Contactors: The Tyco Kilovac LEV 200

I started out with a really common contactor choice, the Albright, basically a golf-cart, open style contactor that uses pack voltage to power up the coils.  I think it’s time to move up to a little better choice – the Tyco LEV 200, a sealed unit that uses 12V for the coil voltage – for a few reasons.  I like that it’s sealed.  It’s “designed to be the lowest cost sealed contactor in the industry.”  I also like that the contactor control switch will be running 12V instead of over 80V.  I don’t really like the idea of running that kind of voltage to my handlebars, no matter that it’s running 14awg wires that will likely burn up before anything nasty happens.

There is a model, the EV 200, uses a feature called the “economizer”.  This allows the contactor to stay closed by using PWM (pulse-width modulation) rather than a continuous current, which saves energy.  Most of the muscle needed to close the contactor happens when you initiate the switch, and holding it closed is just a matter of maintaining the, well,  “pressure”.  This causes some trouble with some controllers that do, in fact, control the contactor themselves (Curtis, I believe) where you have to bypass the economizer (or presumably turn that feature off in the controller?), but since I’m running a controller that doesn’t have that feature I’m safe. However, it’s a little more money, and although it’s an elegant idea, it’s not really a big priority for me.  (Yeah, I’m cheap.  I’m also easy, but that’s a different story.)

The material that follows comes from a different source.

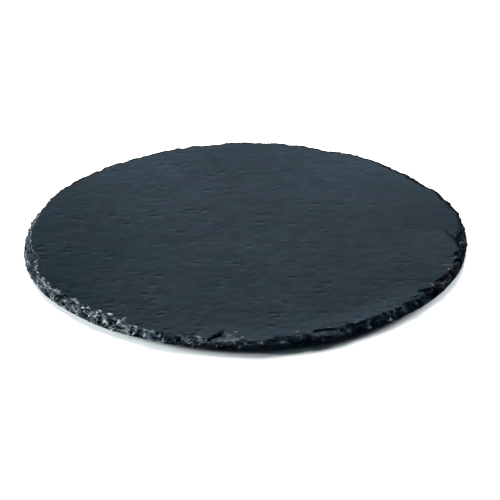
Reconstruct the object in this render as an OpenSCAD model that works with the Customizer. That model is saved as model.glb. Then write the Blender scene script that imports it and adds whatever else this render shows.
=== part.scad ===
// Round slate serving board with a knapped edge, standing on four small rubber feet.
// Millimetres. The origin is on the table surface below the middle of the board,
// +Z points up and the front of the board faces -Y.

/* [Slate] */
// Mean diameter of the board, measured at its lower edge
board_d = 300; // [240:5:360]
// Thickness of the slate
slate_t = 5; // [4:0.5:8]
// Gap between the table and the underside of the slate
lift = 2.5; // [2:0.1:5]
// Number of facets round the edge
edge_steps = 300; // [180:12:420]

/* [Knapped edge] */
// Least width of the bevel, seen from above
bevel_w = 1; // [0.5:0.1:3]
// Size of the chips, 1 is as modelled
chip_scale = 1; // [0.6:0.1:1.2]
// Number of scars round the edge
small_chips = 84; // [60:4:120]
// Unevenness of the outline
wobble = 1; // [0:0.1:1.5]

/* [Feet] */
// Diameter of a foot where it meets the slate
foot_d = 16; // [10:1:24]
// Distance of the feet from the middle of the board
foot_reach = 105; // [70:5:105]
// Draft of the foot's side, top to bottom
foot_draft = 0.4; // [0.1:0.1:0.8]
// Rounding of the foot's lower edge
foot_round = 0.6; // [0.3:0.1:0.8]
// Thickness of the adhesive disc
adhesive_t = 0.2; // [0.1:0.05:0.4]
// Step in radius between the foot and its adhesive disc
adhesive_inset = 0.5; // [0.2:0.1:1]

/* [Hidden] */

R = board_d / 2;
scale_r = board_d / 300;
foot_h = lift - adhesive_t;

// Heights of the rings of points up the edge, 0 is the underside and 1 the serving face.
// The close pair near 0.6 makes the flat ledges where a layer of slate has split away.
LEVELS = [0.3, 0.58, 0.66, 0.84];

// The larger breaks in the upper edge, as [angle, half width in degrees, extra depth].
// Angles run anticlockwise seen from above, 0 is the right-hand side and 270 is the front.
BREAKS = [[195, 5, 5], [235, 8, 3], [265, 4, 8], [290, 10, 3], [320, 5, 4], [350, 10, 3]];

// Number of blows that knapped the upper edge back.
BLOWS = 72;

// Stretches of the edge that are broken in a step, as [from, to].
LEDGES = [[191.5, 199.5], [262.5, 269], [351, 356]];

// Repeatable spread of values from 0 to 1.
function spread(k) = ((k * k * 7919 + k * 1729 + 4241) % 10007) / 10007;

// Scars of the separate blows, as [angle, half width in degrees].
SCARS = [for (k = [0 : small_chips - 1]) [(k + 0.8 * spread(k)) * 360 / small_chips, 2.2 + 2.4 * spread(k + 500)]];

// Difference between two angles, from -180 to 180.
function turn(a, b) = let (d = (a - b) % 360) d > 180 ? d - 360 : (d < -180 ? d + 360 : d);

// Radius of the lower edge at an angle.
function edge_r(a) = R + scale_r * wobble * (
    0.35 * sin(2 * a + 40) + 0.3 * sin(5 * a + 110) + 0.22 * sin(9 * a + 20)
    + 0.14 * sin(17 * a + 75));

// How hard the blows fell at an angle, from 0 to 1.
function blow(a) = let (x = a * BLOWS / 360, k = floor(x), f = x - k)
    (1 - f) * spread(k % BLOWS + 900) + f * spread((k + 1) % BLOWS + 900);

// Extra depth of the larger breaks at an angle: a bowl, deepest in its middle.
function break_w(a) = max([for (b = BREAKS) let (u = turn(a, b[0]) / b[1]) abs(u) < 1 ? b[2] * (1 - u * u) : 0]);

// Depth of the upper edge behind the lower one at an angle.
function arris_w(a) = scale_r * max(bevel_w, chip_scale * (2.8 + 0.8 * sin(a + 180) + 2.4 * blow(a) + break_w(a)));

// How a step opens with height: steep, a flat ledge, steep again.
function step_share(h) = h <= 0.58 ? 0.34 * h / 0.58
    : (h <= 0.66 ? 0.34 + 0.56 * (h - 0.58) / 0.08 : 0.9 + 0.1 * (h - 0.66) / 0.34);

// How one scar opens with height at an angle: a bowl that starts lowest in its middle.
function scar_share(c, a, h) = let (u = turn(a, c[0]) / c[1])
    abs(u) >= 0.97 ? 0 : max(0, (h - u * u) / (1 - u * u));

// Share of the depth of the upper edge that the edge has at an angle and height.
function edge_share(a, h) =
    max([for (l = LEDGES) a > l[0] && a < l[1] ? 1 : 0]) == 1 ? step_share(h)
    : max(concat([0.45 * h + 0.55 * pow(h, 4)], [for (c = SCARS) scar_share(c, a, h)]));

// Depth of the knapped edge at an angle and height.
function knap_w(a, h) = arris_w(a) * edge_share(a, h);

// Outline of the lower edge, and the shift that puts the middle of its extents on the origin.
OUTLINE = [for (j = [0 : edge_steps - 1]) let (a = j * 360 / edge_steps) edge_r(a) * [cos(a), sin(a)]];
XS = [for (p = OUTLINE) p[0]];
YS = [for (p = OUTLINE) p[1]];
SHIFT = [(min(XS) + max(XS)) / 2, (min(YS) + max(YS)) / 2];

// Depth of the edge carried on in a straight line below the underside and above the serving face.
function carried_w(a, h) = h < 0 ? -knap_w(a, -h) : (h > 1 ? 2 * knap_w(a, 1) - knap_w(a, 2 - h) : knap_w(a, h));

// The edge surface, a little taller than the slate.
module knapped_blank() {
    levels = concat([-LEVELS[0]], LEVELS, [2 - LEVELS[len(LEVELS) - 1]]);
    n = edge_steps;
    m = len(levels);
    points = [for (h = levels) for (j = [0 : n - 1]) let (a = j * 360 / n, r = edge_r(a) - carried_w(a, h))
        [r * cos(a) - SHIFT[0], r * sin(a) - SHIFT[1], lift + slate_t * h]];
    walls = [for (i = [0 : m - 2]) for (j = [0 : n - 1]) let (k = (j + 1) % n)
        each [[i * n + j, (i + 1) * n + j, (i + 1) * n + k], [i * n + j, (i + 1) * n + k, i * n + k]]];
    bottom = [[for (j = [0 : n - 1]) j]];
    top = [[for (j = [n - 1 : -1 : 0]) (m - 1) * n + j]];
    polyhedron(points = points, faces = concat(walls, bottom, top), convexity = 4);
}

// The slate plate: flat underside, flat serving face and knapped edge.
module slate_disc() {
    color([0.16, 0.2, 0.23])
        intersection() {
            knapped_blank();
            translate([-board_d, -board_d, lift]) cube([2 * board_d, 2 * board_d, slate_t]);
        }
}

// Centre of a foot, sx and sy are the side it is on.
function foot_at(sx, sy) = [sx * foot_reach * scale_r * sqrt(0.5), sy * foot_reach * scale_r * sqrt(0.5), 0];

// A foot: drafted side, rounded lower edge and flat base.
module foot(sx, sy) {
    rt = foot_d / 2;
    rb = rt - foot_draft;
    arc = [for (q = [0 : 15 : 90]) [rb - foot_round + foot_round * sin(q), foot_round - foot_round * cos(q)]];
    color([0.05, 0.05, 0.05])
        translate(foot_at(sx, sy))
            rotate_extrude($fn = 96)
                polygon(concat([[0, 0]], arc, [[rt, foot_h], [0, foot_h]]));
}

// The adhesive disc that holds a foot on the slate.
module adhesive(sx, sy) {
    color([0.85, 0.83, 0.76])
        translate(foot_at(sx, sy) + [0, 0, foot_h])
            cylinder(r = foot_d / 2 - adhesive_inset, h = adhesive_t, $fn = 96);
}

module foot_front_left() { foot(-1, -1); }
module foot_front_right() { foot(1, -1); }
module foot_rear_left() { foot(-1, 1); }
module foot_rear_right() { foot(1, 1); }
module adhesive_front_left() { adhesive(-1, -1); }
module adhesive_front_right() { adhesive(1, -1); }
module adhesive_rear_left() { adhesive(-1, 1); }
module adhesive_rear_right() { adhesive(1, 1); }

slate_disc();
foot_front_left();
foot_front_right();
foot_rear_left();
foot_rear_right();
adhesive_front_left();
adhesive_front_right();
adhesive_rear_left();
adhesive_rear_right();
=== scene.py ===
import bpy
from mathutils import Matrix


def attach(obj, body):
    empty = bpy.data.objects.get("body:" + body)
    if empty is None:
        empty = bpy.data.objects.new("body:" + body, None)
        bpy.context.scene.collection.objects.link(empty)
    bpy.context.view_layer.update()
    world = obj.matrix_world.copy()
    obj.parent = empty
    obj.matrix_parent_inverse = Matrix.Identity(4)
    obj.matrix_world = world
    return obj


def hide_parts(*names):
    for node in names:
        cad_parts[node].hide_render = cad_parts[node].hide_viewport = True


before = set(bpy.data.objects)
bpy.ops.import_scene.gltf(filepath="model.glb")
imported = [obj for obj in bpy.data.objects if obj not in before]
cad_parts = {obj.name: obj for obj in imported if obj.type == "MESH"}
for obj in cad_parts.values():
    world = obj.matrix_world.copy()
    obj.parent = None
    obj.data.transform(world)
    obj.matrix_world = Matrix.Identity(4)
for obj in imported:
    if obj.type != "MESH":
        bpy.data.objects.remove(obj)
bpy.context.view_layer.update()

# Round slate serving board with a knapped edge on four small rubber feet.
# Shapes are worked out in millimetres and written to the meshes in metres.
import math

import bpy
import numpy as np
from mathutils import Matrix, Vector

MM = 0.001
LIFT, THICK, RADIUS = 2.5, 5.0, 150.0
FOOT_D, FOOT_REACH, FOOT_DRAFT, FOOT_ROUND = 16.0, 105.0, 0.4, 0.6
ADHESIVE_T, ADHESIVE_INSET = 0.2, 0.5
FOOT_H = LIFT - ADHESIVE_T
FEET = {"front_left": (-1, -1), "front_right": (1, -1), "rear_left": (-1, 1), "rear_right": (1, 1)}

# ---------------------------------------------------------------- noise

_rng = np.random.RandomState(11)
PERM = _rng.permutation(256)
GRAD = _rng.normal(size=(256, 3))
GRAD /= np.linalg.norm(GRAD, axis=1)[:, None]


def perlin(p):
    i = np.floor(p).astype(np.int64)
    f = p - i
    u = f * f * f * (f * (f * 6 - 15) + 10)
    out = np.zeros(len(p))
    for k in range(8):
        o = np.array([k & 1, k >> 1 & 1, k >> 2 & 1])
        c = (i + o) & 255
        h = PERM[(PERM[(PERM[c[:, 0]] + c[:, 1]) & 255] + c[:, 2]) & 255]
        w = np.prod(np.where(o == 1, u, 1 - u), axis=1)
        out += w * np.einsum("ij,ij->i", GRAD[h], f - o)
    return out * 1.6


def fbm(x, y, z, octaves=3, gain=0.5):
    """Layered noise, about -1 to 1, at points that may be given as numbers or arrays."""
    x, y, z = np.broadcast_arrays(np.asarray(x, float), np.asarray(y, float), np.asarray(z, float))
    p = np.stack([x.ravel(), y.ravel(), z.ravel()], axis=1)
    total, amp, norm = np.zeros(len(p)), 1.0, 0.0
    for o in range(octaves):
        total += amp * perlin(p * 2.03 ** o + 17.3 * o)
        norm += amp
        amp *= gain
    return (total / norm).reshape(x.shape)


def step(lo, hi, v):
    t = np.clip((v - lo) / (hi - lo), 0, 1)
    return t * t * (3 - 2 * t)


_cells = np.random.RandomState(31).rand(256, 6)


def facets(x, y, z):
    """Small flat planes at random slopes, as on broken stone: about -0.5 to 0.5, one cell a unit wide."""
    p = np.stack([x, y, z], axis=1)
    i = np.floor(p).astype(np.int64)
    best = np.full(len(p), np.inf)
    out = np.zeros(len(p))
    for k in range(27):
        c = i + np.array([k % 3 - 1, k // 3 % 3 - 1, k // 9 - 1])
        m = c & 255
        h = PERM[(PERM[(PERM[m[:, 0]] + m[:, 1]) & 255] + m[:, 2]) & 255]
        d = p - (c + _cells[h, :3])
        near = np.einsum("ij,ij->i", d, d)
        tilt = np.einsum("ij,ij->i", 2 * _cells[h, 3:] - 1, d) + 0.5 * (_cells[h, 3] - 0.5)
        out = np.where(near < best, tilt, out)
        best = np.minimum(best, near)
    return out


# ---------------------------------------------------------------- the knapped edge, as in the CAD model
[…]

Here is the product page.  It also comes in a side-mount configuration, perfect for my bike.  It’s also available from DigiKey and Mouser… but the folks at EV Source have it for under $100 (along with some good information on the line of products).  Order up!


3 responses to “Contactors: The Tyco Kilovac LEV 200

  1. That’s the contactor I also chose for my conversion. For whom lives in Europe, I bought it here: and it’s actually not expensive at 69€ (~89 USD!). I chose it for the same reasons as you already mentioned, and more: it’s a high current contactor with amazing break and continuous current and voltage, that has a datasheet with the full specification (which only the Albrights have), and is one of the contactors with the lowest contact resistance from among the ones you see on sale at EV-related stores (maybe a good Albright has similar contact resistance).
    The fact that its coil works at 12V has still another advantage other than avoiding high voltage on your handlebars: you’re not committed to a certain battery voltage.

  2. Can’t turn off PWM on the Curtis…that’s how it controls coil voltage. Only way you can use the EV200 is off a DC source like battery or DC-DC converter.

  3. They’re great contactors. I own a 24V coil LEV200. One thing to note, they’re available in several coil voltages: 12Vdc, 24Vdc, 48Vdc, 72Vdc, 96Vdc, 110Vdc, 115Vac, 240Vac.

    Actually Noah, You can set the PWM of the Curtis controller to 100% pull in voltage AND holding voltage, but that puts full pack voltage on the economizer, so you’d have to make sure it’s the right model, and that it’s below the max voltage of the economizer.